Sur ses terres, les bandes riveraines sont réglementaires et à certains endroits, elles sont facilement le double de ce que le règlement exige. Elles sont laissées au naturel. Les plantes « sauvages » peuvent se multiplier. Le cornouiller, par exemple, forme des colonies spontanément, ce que Jules a bonifié avec des plantations effectuées en collaboration avec le comité de bassin versant sur lequel il a siégé comme administrateur.

Comment voyez-vous la collaboration entre les différents groupes de producteurs agricoles?

« J’assiste à beaucoup de conférences dans le milieu agricole dont le sujet, souvent, est la protection de l’environnement. Nous avons une formation continue comme dans bien des métiers ou professions. En approchant nos collègues agriculteurs pour changer des pratiques dans le but d’améliorer l’environnement, il faut « dorer la pilule », c’est-à-dire qu’il faut trouver un avantage pour le producteur.

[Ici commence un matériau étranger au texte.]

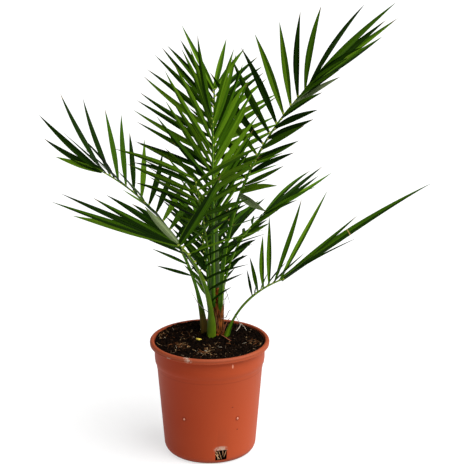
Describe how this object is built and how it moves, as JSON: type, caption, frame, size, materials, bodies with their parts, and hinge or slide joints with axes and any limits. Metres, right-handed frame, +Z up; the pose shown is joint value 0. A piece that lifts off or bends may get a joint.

Moi, j’aime m’appuyer sur des fondements scientifiques. Mes pratiques culturales sont discutées et validées avec des professionnels en agronomie. Ces professionnels, en particulier les jeunes, sont très sensibilisés à la protection de l’environnement. Il faut avoir une approche progressive et ne pas avoir peur de remettre en question nos pratiques. »

L’agriculture chez Jules Beaudoin ne se transmettra peut-être pas à la prochaine génération. Mais la vision des Beaudoin concernant les pratiques agroenvironnementales sont partagées dans le voisinage et il y a un bel espoir de continuité dans la mouvance des changements qui se produisent dans le monde agricole.